I drove on the lot yesterday since it was closed and looked at it/ in it, but I haven't been to the dealership to test drive it and play with all the new features yet. The 7" screen looks nice and it looks like they again kept the map pocket off the back of the driver's seat in the cloth interior Cruzes. I forgot to look to see where the back up camera is placed and if it can be seen from the back near the license plate. I didnt look under the car either because the ground was wet but from what Im hearing the new cruzes just have the cleaned up shield cut and no reservoir placement change which will likely cause the new cruzes to still have antifreeze smell problems! SMH!!


----------



## 2013Cruze (Aug 4, 2012)

I'm planing on going tomorrow to check out the first fully loaded LTZ to show up mainly because it has the enhanced safety package & MyLink with nav. But not looking forward to dealing with this dealership their one of the pushy ones.


----------



## Starks8 (Jul 20, 2011)

2013Cruze said:


> I'm planing on going tomorrow to check out the first fully loaded LTZ to show up mainly because it has the enhanced safety package & MyLink with nav. But not looking forward to dealing with this dealership their one of the pushy ones.


Yeah, the 2013 1LT that's on the lot 10 mins from my house is fully loaded and has the RS appearance package but its the red tintcoat color and I want the summit white or else it would be perfect. Besides I likely won't be able to purchase the 2013 until august of 2013 anyway after ive saved up some more money and paid off some credit card bills, lol! 

Why not just go to a dealership that isn't pushy and check it out? You are buying one right?


----------



## 2013Cruze (Aug 4, 2012)

Starks8 said:


> Yeah, the 2013 1LT that's on the lot 10 mins from my house is fully loaded and has the RS appearance package but its the red tintcoat color and I want the summit white or else it would be perfect. Besides I likely won't be able to purchase the 2013 until august of 2013 anyway after ive said up some more money and paid off some credit card bills, lol!
> 
> Why not just go to a dealership that isn't pushy and check it out? You are buying one right?


This LTZ RS is fully loaded it has every option you can get for the 2013 model Year Cruze the other 3 dealers have only 1LT none of which have the enhanced safety package or nav with MyLink the LTZ RS window sticker price is 27,780$ and I want to check these new features before I decide if I want to order one or not. 
Might even wait and get a 14


----------



## Jim Frye (Mar 16, 2011)

2013Cruze said:


> Are they waiting to be pickup or waiting for dealers to place orders for 2013 Cruzes if theirs that many 13's Cruzes already sitting at the plant sounds like GM going to have to start making bigger incentives or rebates to move them.
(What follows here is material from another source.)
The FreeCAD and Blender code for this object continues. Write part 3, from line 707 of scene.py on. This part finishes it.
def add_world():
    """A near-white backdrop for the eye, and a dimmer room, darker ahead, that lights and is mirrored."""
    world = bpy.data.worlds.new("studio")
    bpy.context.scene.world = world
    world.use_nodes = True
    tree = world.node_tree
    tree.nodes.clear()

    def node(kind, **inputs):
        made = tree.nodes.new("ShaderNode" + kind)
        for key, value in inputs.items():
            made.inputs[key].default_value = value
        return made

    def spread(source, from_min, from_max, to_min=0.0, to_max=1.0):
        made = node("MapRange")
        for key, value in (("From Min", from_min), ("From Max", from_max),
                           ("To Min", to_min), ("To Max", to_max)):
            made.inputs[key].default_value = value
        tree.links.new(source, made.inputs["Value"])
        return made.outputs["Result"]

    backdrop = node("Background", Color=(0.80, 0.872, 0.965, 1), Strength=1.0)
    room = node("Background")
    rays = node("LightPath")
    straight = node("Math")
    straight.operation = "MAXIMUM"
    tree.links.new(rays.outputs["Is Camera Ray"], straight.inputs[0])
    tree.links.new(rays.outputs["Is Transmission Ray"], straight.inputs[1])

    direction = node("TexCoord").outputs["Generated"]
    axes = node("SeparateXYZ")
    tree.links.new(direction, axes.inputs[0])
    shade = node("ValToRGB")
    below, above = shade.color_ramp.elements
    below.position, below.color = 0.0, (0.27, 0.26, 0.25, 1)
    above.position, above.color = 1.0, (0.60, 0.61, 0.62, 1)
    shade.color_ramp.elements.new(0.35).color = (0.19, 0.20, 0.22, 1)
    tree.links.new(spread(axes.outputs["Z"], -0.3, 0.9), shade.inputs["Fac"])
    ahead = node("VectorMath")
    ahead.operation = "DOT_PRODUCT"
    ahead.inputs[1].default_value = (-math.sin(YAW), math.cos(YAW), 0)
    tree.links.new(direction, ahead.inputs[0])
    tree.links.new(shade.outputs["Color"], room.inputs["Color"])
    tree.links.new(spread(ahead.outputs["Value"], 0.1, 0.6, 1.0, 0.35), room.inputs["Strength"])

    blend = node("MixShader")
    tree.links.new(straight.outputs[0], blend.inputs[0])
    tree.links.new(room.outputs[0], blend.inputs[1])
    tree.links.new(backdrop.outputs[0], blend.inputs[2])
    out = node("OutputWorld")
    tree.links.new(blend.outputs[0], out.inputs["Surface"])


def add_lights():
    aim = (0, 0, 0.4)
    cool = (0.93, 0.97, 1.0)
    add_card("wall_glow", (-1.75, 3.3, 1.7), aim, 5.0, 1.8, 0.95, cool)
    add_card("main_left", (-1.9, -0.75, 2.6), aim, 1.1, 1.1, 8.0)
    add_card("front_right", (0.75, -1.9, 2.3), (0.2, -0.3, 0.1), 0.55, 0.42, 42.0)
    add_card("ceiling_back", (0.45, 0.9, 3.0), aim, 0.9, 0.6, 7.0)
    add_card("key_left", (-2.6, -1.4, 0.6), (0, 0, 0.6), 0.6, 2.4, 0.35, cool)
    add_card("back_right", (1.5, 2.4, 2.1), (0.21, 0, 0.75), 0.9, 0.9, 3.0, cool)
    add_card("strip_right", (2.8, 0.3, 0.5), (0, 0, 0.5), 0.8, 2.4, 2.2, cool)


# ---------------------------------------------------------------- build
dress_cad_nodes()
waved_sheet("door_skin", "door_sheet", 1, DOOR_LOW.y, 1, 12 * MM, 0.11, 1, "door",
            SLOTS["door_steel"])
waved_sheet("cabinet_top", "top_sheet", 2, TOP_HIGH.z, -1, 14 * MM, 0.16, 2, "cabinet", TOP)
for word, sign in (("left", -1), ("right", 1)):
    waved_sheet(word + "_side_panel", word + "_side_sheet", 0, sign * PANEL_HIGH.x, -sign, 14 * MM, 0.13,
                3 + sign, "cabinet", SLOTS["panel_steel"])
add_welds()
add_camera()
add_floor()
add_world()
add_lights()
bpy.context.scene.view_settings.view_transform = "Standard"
The '13 production run started a month ago and my math says they can build over 1,600 a month, so, I'd bet there are both '12s & '13s on the ground at Lordstown. I thought Chevy built to order, meaning that cars are either built to a customer's order or a dealer's order. There's also fleet orders too. I don't think they just build them to build them anymore. Yes, I bet they are waiting for dealers to request cars to be released for shipping to their lots. That may be why we don't see the '13 model year web pages yet. The year end clearance is going to run for another month (September).


----------



## 2013Cruze (Aug 4, 2012)

Still seems like alot to have just sitting around waiting to be ordered. Unless that typical for beginning of a model year?


----------



## Jim Frye (Mar 16, 2011)

2013Cruze said:


> Still seems like alot to have just sitting around waiting to be ordered. Unless that typical for beginning of a model year?
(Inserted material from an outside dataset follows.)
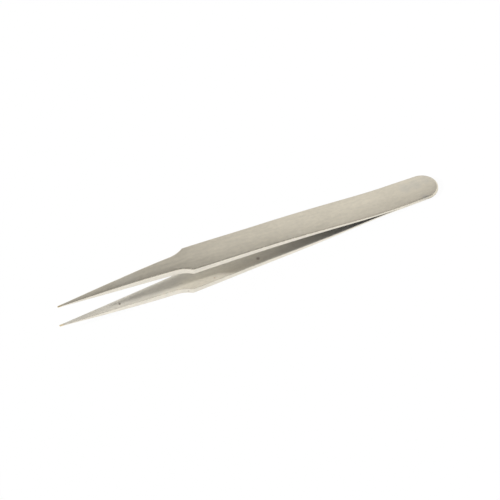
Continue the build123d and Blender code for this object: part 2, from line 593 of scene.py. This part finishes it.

I don't think so and they aren't waiting to be ordered. They were ordered in order to be built. Remember, it's about 6 to 8 weeks from order input to delivery at the dealer lot, so the dealers are thinking out that far for their ordering. The '13 order guides came out in June, so dealers have been able to order '13s since then. Also, how many U.S. and Canadian Chevy dealerships are there? 2,000? More?


----------



## 2013Cruze (Aug 4, 2012)

Jim Frye said:


> I don't think so and they aren't waiting to be ordered. They were ordered in order to be built. Remember, it's about 6 to 8 weeks from order input to delivery at the dealer lot, so the dealers are thinking out that far for their ordering. The '13 order guides came out in June, so dealers have been able to order '13s since then. Also, how many U.S. and Canadian Chevy dealerships are there? 2,000? More?


Good to know.(thanks)


----------



## John_V (Aug 22, 2012)

Bought mine back around the end of august 2 lt its awesome


----------



## 2013Cruze (Aug 4, 2012)

John_V said:


> Bought mine back around the end of august 2 lt its awesome


Where's the pics?


----------



## Starks8 (Jul 20, 2011)

2013Cruze said:


> This LTZ RS is fully loaded it has every option you can get for the 2013 model Year Cruze the other 3 dealers have only 1LT none of which have the enhanced safety package or nav with MyLink the LTZ RS window sticker price is 27,780$ and I want to check these new features before I decide if I want to order one or not.
> Might even wait and get a 14


Oh okay, gotcha. You like the new design that will be on the 2014's? I don't necessarily and that's why I really need to get a 2013 because I don't really like the exterior design looks of the upcoming Cruzes. I'm hoping Chevy has really made a successful attempt at fixing all the problems reported here on the forum in the 2013's. I am interested to see the interior design changes the new cruzes will have because the interior design of the consoles in the cruze could be better.


----------



## 2013Cruze (Aug 4, 2012)

Starks8 said:


> Oh okay, gotcha. You like the new design that will be on the 2014's? I don't necessarily and that's why I really need to get a 2013 because I don't really like the exterior design looks of the upcoming Cruzes. I'm hoping Chevy has really made a successful attempt at fixing all the problems reported here on the forum in the 2013's. I am interested to see the interior design changes the new cruzes will have because the interior design of the consoles in the cruze could be better.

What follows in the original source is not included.